Predictive Intelligence supports K-means as the default clustering algorithm. You can switch to DBScan and HDBScan by going through the Predictive Intelligence > Clustering > Solution Definitions > New > Advanced Settings of the solution definition (see fig1).

(fig1 – Advanced Solution Settings)

I won’t get into the details of how the algorithms work as you can Google each of the algorithms and find a plethora of information on how they work and the benefits of each one. Many of the articles will discuss that you should select an algorithm based on the shape of the data; to do that data scientist will plot the PCA or t-SNE output to see the shape of the data. Unfortunately, we mere platform users can’t do that in Predictive Intelligence - so that means you will have to experiment with each of the algorithms to see which one will give you the desired cluster results. Because clustering on 100k-300k records can often take 30minutes to an hour my recommendation when experimenting with different algorithms is to start with smaller cluster sizes of 30-50k records and see which algorithm appears to be producing the best results.

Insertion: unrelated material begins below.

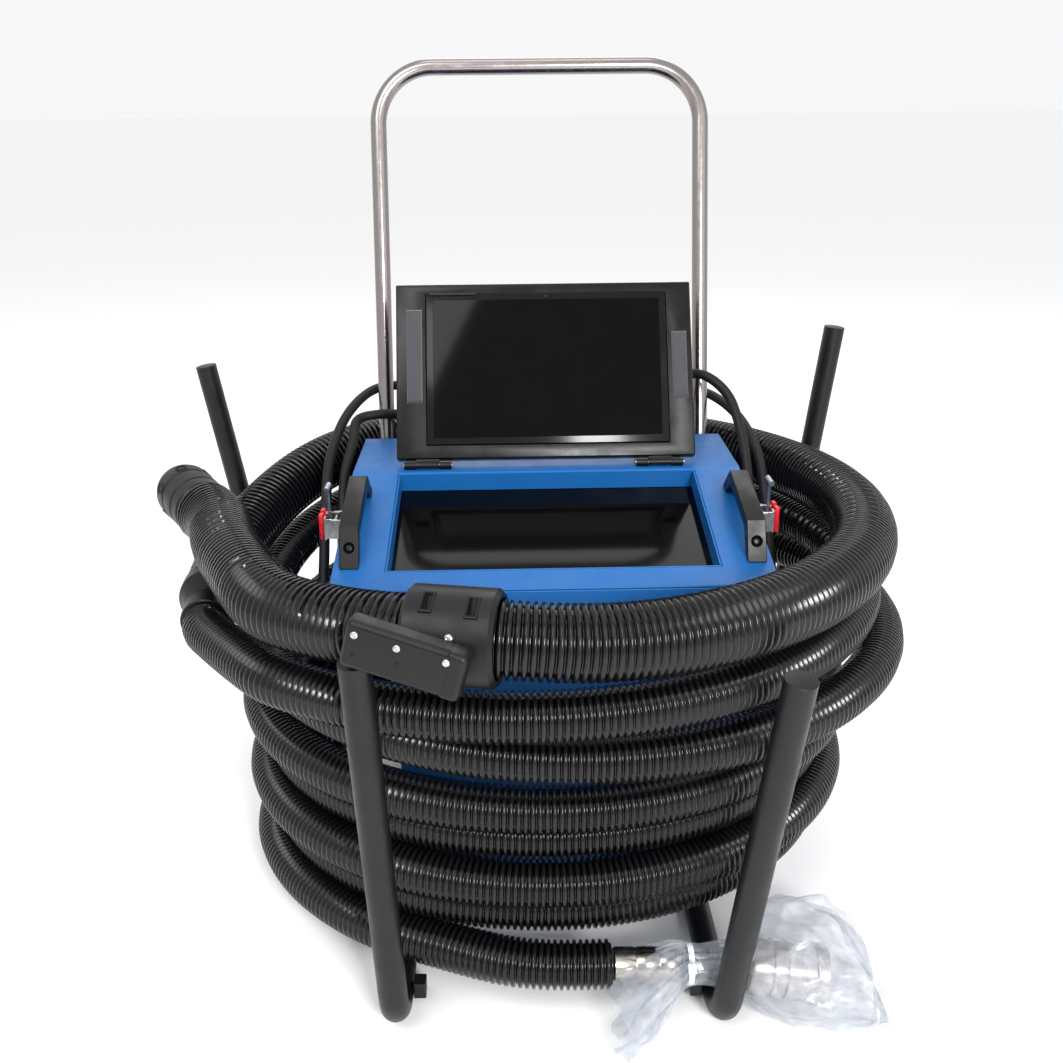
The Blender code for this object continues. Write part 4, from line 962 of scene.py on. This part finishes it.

Selecting the correct clustering algorithm

Ok, so how do we select the right algorithm? Product Management provided the following guidelines (fig 2):

(fig2 – general cluster guidance)

Let’s take a hypothetical situation to see the differences between the different clustering approaches, say I am an analyst and I have been told by the ServiceDesk they would like to understand the type of issues users have with SAP. I will run clustering to identify potential automation opportunities for SAP issues and evaluate which clustering approach is most effective.

I start with a K-means cluster against my incident data and hover over the largest clusters (fig3). I see an SAP cluster that catches my interest. The cluster concept represents the top 10 words each record has in common, and I see “laptop – log – sap – issue”, there are 469 records in this cluster (fig3).

(fig3 K-means)

Let’s now take a look at the same data run through DBScan (fig4). Notice the DBScan algorithm has found a cluster of 964 records with the cluster concept “laptop – sap – issue” as top terms. DBScan has identified almost double the number of records that K-means identified.

(fig4 DBScan)

Finally, let’s look at the same data through HDBScan; notice the number of clusters is far greater than K-means or DBScan. HDBScan is computationally heavy and returns more granular clusters than both algorithms, this is useful when we need to isolate very specific patterns in our data. Hovering around the data I see many smaller clusters with cluster concepts of “sap laptop”. Examine the two clusters below. One cluster (fig5) says that I have an urgent SAP laptop issue today. Another cluster breaks it down even further into SAP blocking issue on laptop today (fig6).

(fig 5 – HDBScan – SAP urgent issues)

(fig6 – HDBscan – SAP Blocking issues)

In summary as an analyst the DBScan algorithm has identified a larger volume of SAP Laptop Issues, while HDBScan allows me to hone in on specific SAP laptop issues users are having. K-means is the fastest of the algorithms and may be good enough depending on your data. Using different clustering approaches allows me to look at the data in different ways to uncover automation opportunities.

For reference:

For those with data scientists in your organization, you have the ability to further tweak the clustering performance using advanced parameters such as Levenshtein distance, minimum neighbor, Epsilon, and more. KB1228391 provides guidance on some of these parameters, however if you are changing make sure to consult your data scientist.

Lener Pacania1 · ‎01-04-2022

For reference

Lener Pacania1 · ‎01-04-2022

for reference

Lener Pacania1 · ‎01-06-2022

Labeled data means we have the answers (aka labels) when we build the ML model. For example when we use classification to predict the assignment group and our input is the short description our historical data will have an assignment group for each short description; meaning it is labeled. We use this to teach the model to recognize which short description goes to which assignment group.

Unlabeled Data means we don’t have the answers when we build the ML model. Clustering excels with unlabeled data. In this case the the labels are the clusters. When we feed our incident data into the clustering algorithm we don’t know what cluster each incident belongs to, it’s unlabeled. Clustering determines which incidents should be grouped together based on the inputs used.